En el campo, la demanda indetenible de los surcos, los pastizales, los apremios que impone el manejo de los animales, borran del calendario los días de asueto. Foto: Gutiérrez Gómez, Osvaldo
En aquellos paisajes hermosos vimos hombres y mujeres en los surcos. Entre tierra y sol, vimos pasar las fincas sembradas y los frutos por recoger. En todos aquellos lugares, el presidente hablaba con las personas y llamaba la atención sobre la impostergable necesidad de conseguir que esos esfuerzos, ahora excepcionales, se convirtiesen en el panorama común de nuestros campos.
Ante aquellas escenas, recordé a un amigo del campo al que pregunté su opinión sobre la guerra cultural. Se encogió de hombros y apuntó vehemente. «Para mí la guerra, cualquiera que sea, se gana si consigo que las dos hectáreas que tengo sembradas den una buena cosecha de maíz para mi familia y para el pueblo».

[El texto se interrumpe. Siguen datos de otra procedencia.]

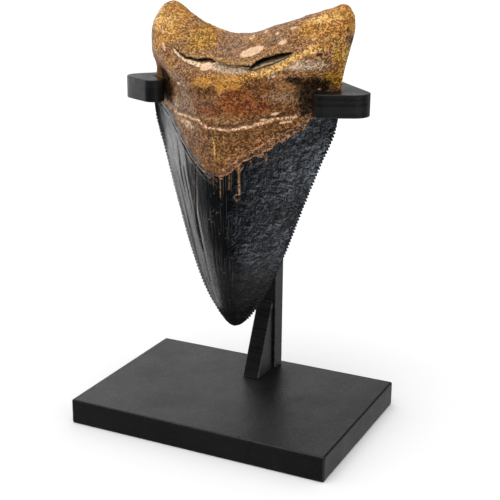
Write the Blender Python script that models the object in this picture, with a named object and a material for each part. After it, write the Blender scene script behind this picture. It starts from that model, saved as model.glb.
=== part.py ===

¡Cuánta razón tiene! Con su natural sabiduría, apunta a uno de los principales desafíos que enfrenta el poder político: la satisfacción pertinente de las necesidades sociales. En nuestra realidad, debido a diversos factores –externos, sobre todo– esa satisfacción de necesidades es insuficiente; especialmente en la producción de alimentos. Por ello, tal como ha dicho el campesino, no habrá relato constructor de consenso, con efecto más sostenido, que la presencia constante de provisiones, a precios asequibles, en los mercados.
Entonces es perfectamente comprensible que la creación material sea la prioridad. Claro que esa producción no emerge sola, así sin más, de los árboles, o cae del cielo. La crean los hombres y las mujeres que piensan, sienten, tienen aspiraciones, deseos, dioses y esperanzas, proyectos de vida, interpretaciones de las relaciones políticas; todo eso que hemos llamado ideología.
Allí hay un motor interno sobre el que gravitan, hoy, tantas mediaciones ajenas, tanto mensaje desmovilizador. El escenario principal de la guerra cultural es el ser humano, ese sujeto que vive el confuso contexto de reacomodo en la estructura socioeconómica, de carencias materiales y del torbellino inevitable en las redes sociales. Una persona que a veces ha de detenerse frente a la duda de cuál camino tomar: el martiano de la utilidad de la virtud, duro y sacrificado, o el pragmatismo cómodo y trivial del consumismo.
Contrario a lo que se suele mostrar en los medios dominantes, que desdeñan a los campesinos, presentándolos como seres pintorescos, rústicos, incultos, lejanos de la «civilización» citadina, el labrador que produce para los demás es un ser cultural avanzado, porque solo bajo esa condición ética se articula una conducta altruista del aporte, y porque no hay labor en el campo que no se sostenga sobre prácticas y conocimientos de la prolífera mezcla de ciencia y tradición.
El trabajo agrario no admite gente de paja, como el que intentan fabricarnos desde las industrias culturales globalizadoras, con sus productos vacuos que estimulan lo trivial por encima de las esencias. En el campo, la demanda indetenible de los surcos, los pastizales, los apremios que impone el manejo de los animales, borran del calendario los días de asueto. Lo rural no ofrece ninguna de las diversiones triviales y fáciles de la ciudad; en cambio, el monte tiene su propia espiritualidad, sus bellezas, placeres y asombros. Tiene la magia, los colores, el silencio y la música de la vida.
Para impedir que los mensajes destinados a la colonización cultural nos vuelvan indiferentes a la laboriosidad; para impedir la confusión en estos veloces tiempos de cambios, en la economía, la sociedad, en las relaciones de propiedad, debemos insistir en preguntarnos: ¿Prevalece en nuestros escenarios de comunicación el sistema de referencias simbólicas capaz de compulsar al que produce, concretamente, los bienes materiales y fortalece los valores que fomentan el trabajo?
La respuesta nos pone ante la comprensión de que los acuerdos, las medidas para la economía, los esfuerzos políticos que procuran compulsar la producción, comienzan y terminan en las personas. El éxito de una decisión de Estado se materializa en el pueblo, cuando es capaz de reconocerla en sus coordenadas de conocimientos, valores y estados de ánimo; en su interpretación del mundo simbólico, en sus proyectos de vida o metas de realización personal y social.
Con y para el pueblo se triunfa en la producción de bienes materiales y de sentido. La aspiración a una realidad de campos florecidos en la extensión del país, deberá ser la mejor evidencia, ante nosotros y ante el mundo, de que somos una cultura de trabajadores, de campesinos, de intelectuales que saben sujetar, firme y por derecho, las riendas de sus vidas, como pueblo, como nación.